Rechtliche Beurteilung
[3] Dagegen wendet sich die auf § 281 Abs 1 Z 5, 9 lit a und lit b sowie 10 StPO gestützte Nichtigkeitsbeschwerde des Angeklagten.
[4] Die gegen den Schuldspruch B gerichtete Mängelrüge reklamiert unterbliebene Erörterung (Z 5 zweiter Fall) einer angeblichen „Aussage“ der Zeugin * K*, das Opfer habe ihr „nicht konkret gesagt,“ dass es „zur Erzwingung des Geschlechtsverkehrs durch den Angeklagten kam“.
[5] Abgesehen davon, dass sie weder das relevierte Beweismittel (siehe aber RIS-Justiz RS0116504) noch die zum bekämpften Schuldspruch angestellten Urteilserwägungen (US 7 bis 11) in ihrer Gesamtheit in den Blick nimmt (siehe aber RIS-Justiz RS0119370), hat das Erstgericht ohnedies festgestellt, dass der Beschwerdeführer sein Vorhaben, den Geschlechtsverkehr zu vollziehen, nicht umzusetzen vermochte (US 5). Dem aber stünde eine Aussage des angeführten Inhalts jedenfalls nicht erörterungsbedürftig entgegen.

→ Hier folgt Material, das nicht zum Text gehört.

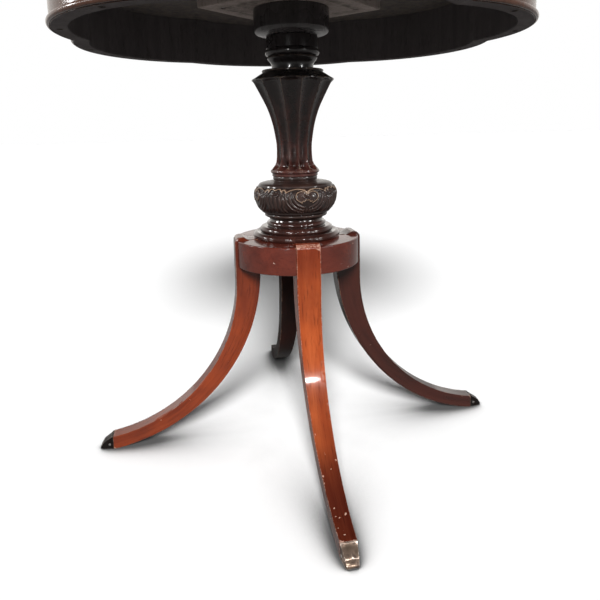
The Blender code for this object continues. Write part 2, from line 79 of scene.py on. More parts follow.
def applyModifier(piece, kind, **settings):
    clearPick()
    bpy.context.view_layer.objects.active = piece
    piece.select_set(True)
    modifier = piece.modifiers.new(kind.title(), kind)
    for key, value in settings.items():
        setattr(modifier, key, value)
    bpy.ops.object.modifier_apply(modifier=modifier.name)


def easeEdges(piece, width, segments=3, sharp=50.0):
    angle = math.radians(sharp)
    applyModifier(piece, "BEVEL", width=width, segments=segments, limit_method="ANGLE", angle_limit=angle)


def cutWith(piece, tool):
    applyModifier(piece, "BOOLEAN", operation="DIFFERENCE", solver="EXACT", object=tool)
    bpy.data.objects.remove(tool, do_unlink=True)


def drillHole(piece, radius, depth, steps, spot):
    clearPick()
    bpy.ops.mesh.primitive_cylinder_add(radius=radius, depth=depth, vertices=steps, location=spot)
    cutWith(piece, bpy.context.object)


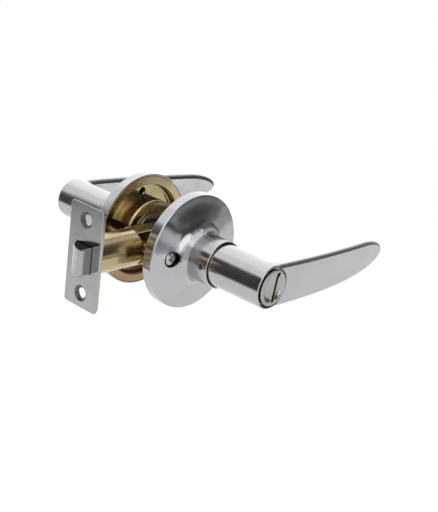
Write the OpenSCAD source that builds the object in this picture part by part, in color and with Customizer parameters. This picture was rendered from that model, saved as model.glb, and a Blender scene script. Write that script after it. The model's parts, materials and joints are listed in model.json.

[6] Indem das Vorbringen der Rechtsrüge (Z 9 lit a) Konstatierungen
- zur Intensität der Misshandlung am Körper und zum diesbezüglichen Vorsatz (Schuldspruch A) sowie
- zu einer nach § 201 Abs 1 StGB tatbestandsmäßigen Ausführungshandlung und zum Vorsatz (Schuldspruch B) des Beschwerdeführers
vermisst, setzt sie sich prozessordnungswidrig (RIS-Justiz RS0099810) über die genau dazu getroffenen Urteilsfeststellungen (US 4, 5 f und 6 f) hinweg.
[7] Entsprechendes gilt für das Vorbringen der Subsumtionsrüge (Z 10), das mit dem Einwand, die vom Schuldspruch B umfasste Tat sei (lediglich) „als leichte Körperverletzung iSd § 83 StGB zu beurteilen“, nicht an der konstatierten Willensausrichtung (§ 201 Abs 1 StGB) festhält, von der das betreffende Täterverhalten getragen war (US 7).
[8] Die weitere Rechtsrüge (Z 9 lit b) wiederum legt nicht aus dem Gesetz abgeleitet dar (siehe aber RIS-Justiz RS0116565), weshalb auf der Basis des Urteilssachverhalts, wonach der Beschwerdeführer „[a]ufgrund der heftigen Gegenwehr“ des Opfers „letztlich sein Vorhaben den Geschlechtsverkehr zu vollziehen aufgeben“ „musste“ (US 5), kein fehlgeschlagener Versuch (zum Begriff Bauer/Plöchl in WK2 StGB §§ 15, 16 Rz 158) anzunehmen sein sollte, der strafbefreienden Rücktritt (§ 16 Abs 1 StGB) von vornherein ausschließt (dazu RIS-Justiz RS0090229).
[9] Der (durch das von der Beschwerde bezeichnete Personalblatt ON 9.3 insoweit allein dokumentierte) bloße Umstand, dass der Beschwerdeführer rumänischer Staatsangehöriger ist, indiziert keinen Sachverhalt, der die Annahme eines Rechtsirrtums (§ 9 Abs 1 StGB) in Bezug auf die Strafbarkeit von „Vergewaltigungen in der Ehe“ (Schuldspruch B) trüge. Mit – abseits des in der Hauptverhandlung Vorgekommenen (§ 258 Abs 1 erster Satz StPO) – von der Rüge (Z 9 lit b) darüber hinaus entwickelten Spekulationen wird ein diesbezüglicher Feststellungsmangel nicht behauptet (RIS-Justiz RS0118580 und Ratz, WK-StPO § 281 Rz 600 f).
[10] Die Nichtigkeitsbeschwerde war daher gemäß § 285d Abs 1 StPO bereits bei der nichtöffentlichen Beratung sofort zurückzuweisen.
[11] Die Entscheidung über die Berufungen kommt dem Oberlandesgericht zu (§ 285i StPO).
[12] Die Kostenentscheidung gründet sich auf § 390a Abs 1 StPO.